PROMPT:
Each line below is to be written out in full, exactly as shown.
>> begin DATA SEGMENT
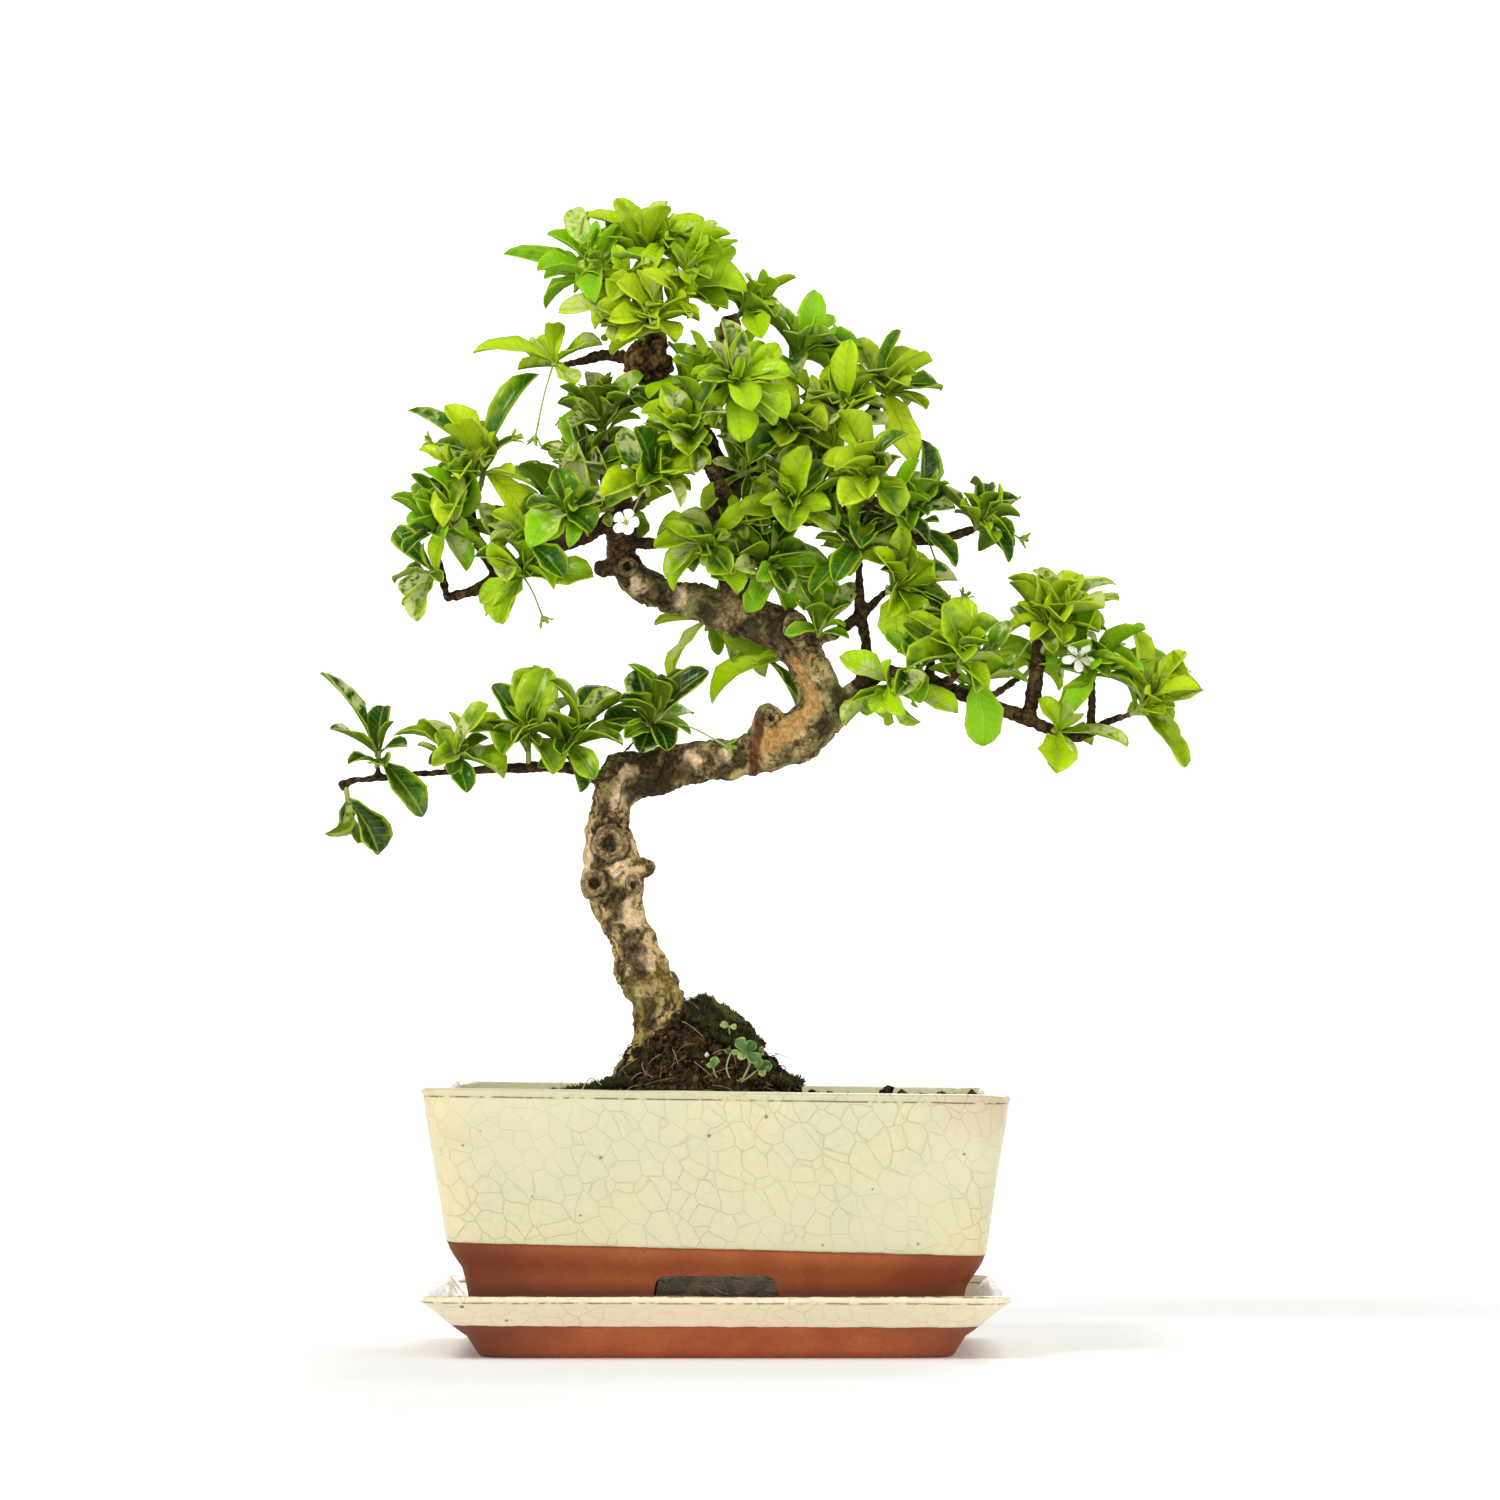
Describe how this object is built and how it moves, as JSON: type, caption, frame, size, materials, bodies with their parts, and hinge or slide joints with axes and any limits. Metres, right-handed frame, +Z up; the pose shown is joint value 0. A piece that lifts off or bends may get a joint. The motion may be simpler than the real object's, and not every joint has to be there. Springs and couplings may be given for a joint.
{
  "type": "fukien tea bonsai in a pot on a saucer",
  "caption": "Fukien tea bonsai with an S-curved trunk and leafy shoots, in a cream crackle-glazed rectangular pot with an unglazed foot, standing in its flared saucer.",
  "frame": {"origin": "middle of the flat underside of the saucer, on the surface it stands on", "axes": "+Z up, +X to the right along the pot's long side, -Y towards the front of the pot"},
  "size_m": [0.3084, 0.148, 0.4041],
  "materials": {
    "saucer_glaze": "gloss",
    "pot_glaze": "gloss",
    "screen_net": "matte",
    "soil": "matte",
    "moss": "matte",
    "seedling": "satin",
    "bark": "matte",
    "petal": "matte",
    "leaf_bright": "satin",
    "leaf_mid": "satin",
    "leaf_dark": "gloss",
    "leaf_young": "satin"
  },
  "bodies": {
    "root": {"saucer": "saucer_glaze", "pot": "pot_glaze", "screen_left": "screen_net", "screen_right": "screen_net", "soil": "soil", "moss": "moss", "seedling": "seedling", "tree": "bark", "bloom_left": "petal", "bloom_right": "petal", "shoot_apex_top": "leaf_bright", "shoot_apex_right": "leaf_mid", "shoot_apex_left": "leaf_dark", "shoot_apex_front": "leaf_young", "shoot_apex_low": "leaf_bright", "shoot_top_right": "leaf_mid", "shoot_top_right_out": "leaf_dark", "shoot_upper_right_tip": "leaf_young", "shoot_upper_right_front": "leaf_bright", "shoot_right_mid_tip": "leaf_mid", "shoot_right_mid_in": "leaf_dark", "shoot_right_mid_front": "leaf_young", "shoot_crown_front": "leaf_bright", "shoot_crown_front_up": "leaf_mid", "shoot_leader_tip": "leaf_dark", "shoot_leader_front": "leaf_young", "shoot_leader_back": "leaf_bright", "shoot_crown_back": "leaf_mid", "shoot_crown_back_up": "leaf_dark", "shoot_crown_mid": "leaf_young", "shoot_crown_mid_low": "leaf_bright", "shoot_crown_face": "leaf_mid", "shoot_crown_low": "leaf_dark", "shoot_red_twig_top": "leaf_young", "shoot_red_twig_right": "leaf_bright", "shoot_stub_shoot": "leaf_mid", "shoot_low_right_mid": "leaf_dark", "shoot_low_right_spur": "leaf_young", "shoot_low_right_front": "leaf_bright", "shoot_low_right_back": "leaf_mid", "shoot_low_right_upright": "leaf_dark", "shoot_low_right_tip": "leaf_young", "shoot_low_right_hang": "leaf_bright", "shoot_low_right_under": "leaf_mid", "shoot_upper_left_tip": "leaf_dark", "shoot_upper_left_twig": "leaf_young", "shoot_upper_left_hang": "leaf_bright", "shoot_upper_left_spur": "leaf_mid", "shoot_upper_left_front": "leaf_dark", "shoot_upper_left_back": "leaf_young", "shoot_upper_left_mid": "leaf_bright", "shoot_low_left_tip": "leaf_mid", "shoot_low_left_drop": "leaf_dark", "shoot_low_left_mid": "leaf_young", "shoot_low_left_fan": "leaf_bright", "shoot_low_left_inner": "leaf_mid", "shoot_rosette": "leaf_dark", "shoot_under_left": "leaf_young", "shoot_under_right": "leaf_bright"}
  },
  "joints": []
}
>> end DATA SEGMENT
ANSWER TO THIS TASK:
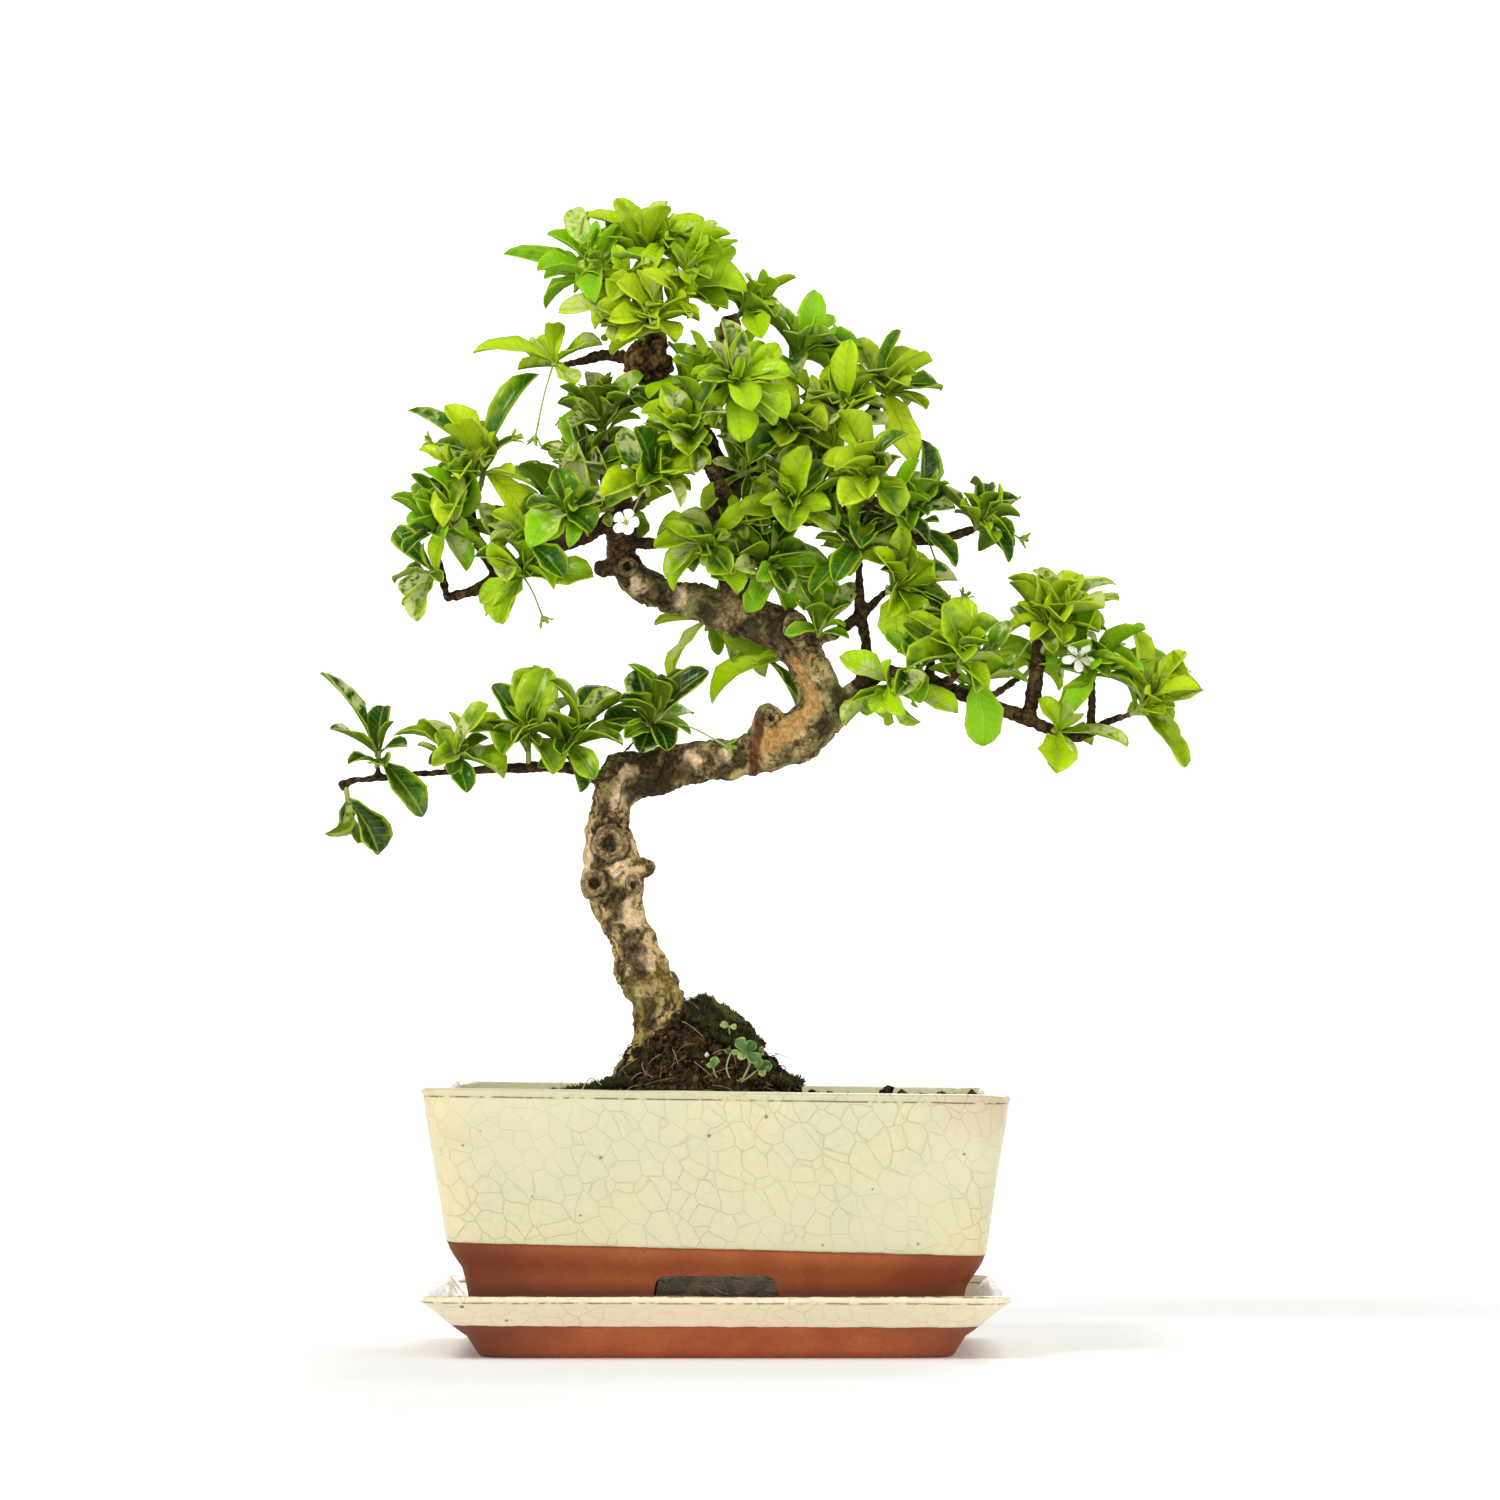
Describe how this object is built and how it moves, as JSON: type, caption, frame, size, materials, bodies with their parts, and hinge or slide joints with axes and any limits. Metres, right-handed frame, +Z up; the pose shown is joint value 0. A piece that lifts off or bends may get a joint. The motion may be simpler than the real object's, and not every joint has to be there. Springs and couplings may be given for a joint.
{
  "type": "fukien tea bonsai in a pot on a saucer",
  "caption": "Fukien tea bonsai with an S-curved trunk and leafy shoots, in a cream crackle-glazed rectangular pot with an unglazed foot, standing in its flared saucer.",
  "frame": {"origin": "middle of the flat underside of the saucer, on the surface it stands on", "axes": "+Z up, +X to the right along the pot's long side, -Y towards the front of the pot"},
  "size_m": [0.3084, 0.148, 0.4041],
  "materials": {
    "saucer_glaze": "gloss",
    "pot_glaze": "gloss",
    "screen_net": "matte",
    "soil": "matte",
    "moss": "matte",
    "seedling": "satin",
    "bark": "matte",
    "petal": "matte",
    "leaf_bright": "satin",
    "leaf_mid": "satin",
    "leaf_dark": "gloss",
    "leaf_young": "satin"
  },
  "bodies": {
    "root": {"saucer": "saucer_glaze", "pot": "pot_glaze", "screen_left": "screen_net", "screen_right": "screen_net", "soil": "soil", "moss": "moss", "seedling": "seedling", "tree": "bark", "bloom_left": "petal", "bloom_right": "petal", "shoot_apex_top": "leaf_bright", "shoot_apex_right": "leaf_mid", "shoot_apex_left": "leaf_dark", "shoot_apex_front": "leaf_young", "shoot_apex_low": "leaf_bright", "shoot_top_right": "leaf_mid", "shoot_top_right_out": "leaf_dark", "shoot_upper_right_tip": "leaf_young", "shoot_upper_right_front": "leaf_bright", "shoot_right_mid_tip": "leaf_mid", "shoot_right_mid_in": "leaf_dark", "shoot_right_mid_front": "leaf_young", "shoot_crown_front": "leaf_bright", "shoot_crown_front_up": "leaf_mid", "shoot_leader_tip": "leaf_dark", "shoot_leader_front": "leaf_young", "shoot_leader_back": "leaf_bright", "shoot_crown_back": "leaf_mid", "shoot_crown_back_up": "leaf_dark", "shoot_crown_mid": "leaf_young", "shoot_crown_mid_low": "leaf_bright", "shoot_crown_face": "leaf_mid", "shoot_crown_low": "leaf_dark", "shoot_red_twig_top": "leaf_young", "shoot_red_twig_right": "leaf_bright", "shoot_stub_shoot": "leaf_mid", "shoot_low_right_mid": "leaf_dark", "shoot_low_right_spur": "leaf_young", "shoot_low_right_front": "leaf_bright", "shoot_low_right_back": "leaf_mid", "shoot_low_right_upright": "leaf_dark", "shoot_low_right_tip": "leaf_young", "shoot_low_right_hang": "leaf_bright", "shoot_low_right_under": "leaf_mid", "shoot_upper_left_tip": "leaf_dark", "shoot_upper_left_twig": "leaf_young", "shoot_upper_left_hang": "leaf_bright", "shoot_upper_left_spur": "leaf_mid", "shoot_upper_left_front": "leaf_dark", "shoot_upper_left_back": "leaf_young", "shoot_upper_left_mid": "leaf_bright", "shoot_low_left_tip": "leaf_mid", "shoot_low_left_drop": "leaf_dark", "shoot_low_left_mid": "leaf_young", "shoot_low_left_fan": "leaf_bright", "shoot_low_left_inner": "leaf_mid", "shoot_rosette": "leaf_dark", "shoot_under_left": "leaf_young", "shoot_under_right": "leaf_bright"}
  },
  "joints": []
}